The next day, the programme director of North German  radio apparently told a press conference that "for the next ten years, Henze would be dead as far as the German music scene was involved" and tried to charge Henze for damage to the hall. "At the time I thought the whole thing risible, and shameful, unnecessary, mismanaged  and mean. Time has done nothing to alter that position".

This incident is critical to an understanding of Henze's career. Whatever the details it's clear that Henze was also traumatized by a sense of personal betrayal. He was getting stick from all sides, Far Right, Far Left and points between.  Notice the poster with the question mark after the word "revolutionary". There's no evidence that Henze was complicit, and he emerged greatly damaged by the taint of scandal.  There's a brief hiatus in his output during 1969, which wasn't really broken until El Cimarrón (The Runaway Slave) and Henze's Sixth Symphony. In both cases he reaffirms his ideals and doesn't compromise for the sake of popularity.

 One can completely understand the actions of the Berlin RIA Choir, since their city was still brutally divided. For them, the traumas of the past were still open wounds.  But the sudden change in Henze's position is harder to explain. No-one could claim not to have known what Henze's politics were. Das Floß der Medusa is an explicit condemnation of the exploitation of the poor. It was even dedicated to Che Guevara.
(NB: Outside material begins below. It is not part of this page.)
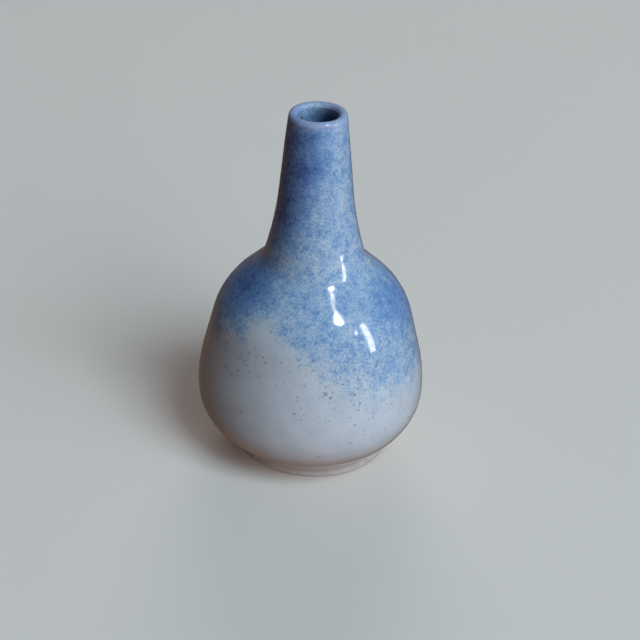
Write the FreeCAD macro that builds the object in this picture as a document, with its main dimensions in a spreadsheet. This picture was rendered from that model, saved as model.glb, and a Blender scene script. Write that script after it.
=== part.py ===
import FreeCAD, Part
import math
import os

import Sketcher
from FreeCAD import Vector

# A small thrown bud vase. Lengths are in mm and angles in degrees.
# Every radius and height is measured on the pot's own axis, before the pot is leant over.
SIZES = {
    "belly_radius": 39.2,        # widest half-width, over the glaze
    "widest_height": 23.1,
    "lower_bend": 19.4,          # radius of the turn below the widest line
    "upper_bend": 56.2,          # radius of the slow curve above it
    "flare_angle": 46.0,         # slope of the wall where it leaves the foot
    "shoulder_offset": 6.4,      # centre of the shoulder curve, from the axis
    "shoulder_height": 43.0,
    "shoulder_round": 28.7,
    "cone_slope": 43.5,          # slope of the straight wall between shoulder and crease
    "crease_round": 12.0,        # hollow where the shoulder turns up into the neck
    "neck_sweep_offset": 141.1,  # centre of the neck's hollow curve, from the axis
    "neck_sweep_height": 110.8,
    "neck_sweep": 129.5,
    "neck_joint": 76.0,          # height of the joint between belly and neck
    "lip_ring": 8.2,             # radius of the circle along the middle of the lip
    "lip_height": 123.6,
    "lip_round": 1.45,
    "wall": 6.0,                 # from the outer glaze surface to the inner one
    "floor_top": 9.0,
    "inner_crease_round": 16.0,
    "bore_sweep": 300.0,         # slight widening of the bore down the neck
    "glaze": 0.5,
    "glaze_stop": 3.3,           # the coat is wiped back to this height above the foot
    "blue_edge": 36.0,           # where the sprayed blue coat takes over from the pale one
    "underside": 3.0,            # height of the belly's flat underside
    "foot_radius": 27.2,
    "foot_width": 5.4,
    "foot_slope": 12.0,          # how far the ring's outer side tips in towards the pot
    "foot_round": 1.5,
    "foot_spare": 0.5,           # clay below the standing plane, ground off to level the foot
    "foot_shift": 0.7,           # the ring sits this far off the pot's axis
    "lean": 0.85,
    "ground_size": 80.0,
    "ground_depth": 5.0,
}
LEAN_AXIS = Vector(0, -1, 0)
ORIGIN = -1
VERTICAL_AXIS = -2
CENTRE = 3


class Size:
    """A length together with the sheet expression that drives it."""

    def __init__(self, value, text):
        self.value = value
        self.text = text

    def __add__(self, other):
        return Size(self.value + other.value, f"({self.text} + {other.text})")

    def __sub__(self, other):
        return Size(self.value - other.value, f"({self.text} - {other.text})")


def size(name):
    return Size(SIZES[name], f"Sizes.{name}")


SURFACE = Size(0.0, "0")


def polar(centre, radius, angle):
    return centre + Vector(radius * math.cos(angle), radius * math.sin(angle), 0)


def bearing(start, end):
    return math.atan2(end.y - start.y, end.x - start.x)


def point_at_height(curve, height, side):
    """The point of a circle at a height, on its right side (+1) or its left side (-1)."""
    rise = height - curve.centre.y
    return Vector(curve.centre.x + side * math.sqrt(curve.radius.value ** 2 - rise ** 2), height, 0)


class Circle:
    """A circle whose centre and radius are all sheet sizes."""

    def __init__(self, across, up, radius):
        self.across = across
        self.up = up
        self.radius = radius
        self.centre = Vector(across.value, up.value, 0)


class Skin:
    """One surface of the pot as a chain of tangent lines and arcs, from the foot to the mouth."""

    def __init__(self, depth, crease_radius, throat, lip=None):
        widest = size("widest_height")
        belly = size("belly_radius")
        self.lower = Circle(belly - size("lower_bend"), widest, size("lower_bend") - depth)
        self.upper = Circle(belly - size("upper_bend"), widest, size("upper_bend") - depth)
        self.shoulder = Circle(
            size("shoulder_offset"), size("shoulder_height"), size("shoulder_round") - depth
        )
        self.crease_radius = crease_radius
        self.throat = throat
        self.lip = lip
        self.find_belly_points()
        self.find_crease_points()
        if lip:
            self.find_lip_points()

    def find_belly_points(self):
        normal = math.radians(SIZES["flare_angle"] - 90)
        self.flare_top = polar(self.lower.centre, self.lower.radius.value, normal)
        self.widest_point = polar(self.lower.centre, self.lower.radius.value, 0)
        span = self.upper.centre.distanceToPoint(self.shoulder.centre)
        shrink = self.upper.radius.value - self.shoulder.radius.value
        slope = bearing(self.upper.centre, self.shoulder.centre) - math.acos(shrink / span)
        self.slope_start = polar(self.upper.centre, self.upper.radius.value, slope)
        self.slope_end = polar(self.shoulder.centre, self.shoulder.radius.value, slope)

    def find_crease_points(self):
        """The crease touches the cone above the shoulder, and the throat's circle from inside."""
        crease = self.crease_radius.value
        slope = math.radians(SIZES["cone_slope"])
        normal = math.pi / 2 - slope
        upwards = Vector(-math.cos(slope), math.sin(slope), 0)
        self.cone_start = polar(self.shoulder.centre, self.shoulder.radius.value, normal)
        level = polar(self.cone_start, crease, normal)
        apart = level - self.throat.centre
        across = apart.dot(upwards)
        shortfall = (self.throat.radius.value - crease) ** 2 - apart.dot(apart)
        self.crease_centre = level + upwards * (math.sqrt(across ** 2 + shortfall) - across)
        self.cone_end = polar(self.crease_centre, -crease, normal)
        outward = bearing(self.throat.centre, self.crease_centre)
        self.crease_end = polar(self.throat.centre, self.throat.radius.value, outward)

    def find_lip_points(self):
        span = self.lip.centre.distanceToPoint(self.throat.centre)
        reach = math.acos((self.throat.radius.value + self.lip.radius.value) / span)
        normal = bearing(self.lip.centre, self.throat.centre) + reach
        self.neck_top = polar(self.throat.centre, -self.throat.radius.value, normal)
        self.lip_start = polar(self.lip.centre, self.lip.radius.value, normal)
        self.lip_end = polar(self.lip.centre, self.lip.radius.value, math.pi)


def outer_skin(depth):
    throat = Circle(size("neck_sweep_offset"), size("neck_sweep_height"), size("neck_sweep") + depth)
    lip = Circle(size("lip_ring"), size("lip_height"), size("lip_round") - depth)
    return Skin(depth, size("crease_round") + depth, throat, lip)


def inner_skin(depth):
    mouth = size("lip_ring") - size("lip_round")
    throat = Circle(mouth + size("bore_sweep"), size("lip_height"), size("bore_sweep") - depth)
    return Skin(size("wall") - depth, size("inner_crease_round") - depth, throat)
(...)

Perhaps people like revolution when it's sanitized and defanged, like wearing a Palestinan headscarf shows ones credentials without actually having to care about the issues. While Henze was being demonized,  Leonard Bernstein was admired for flaffing about with Black Panthers, who had no illusions about him.  Henze was lionized when he was fashionable and could guarantee those around him fame and fortune. But once he was demonized, the fashionable fled. That I find more shameful than those who objected to his politics.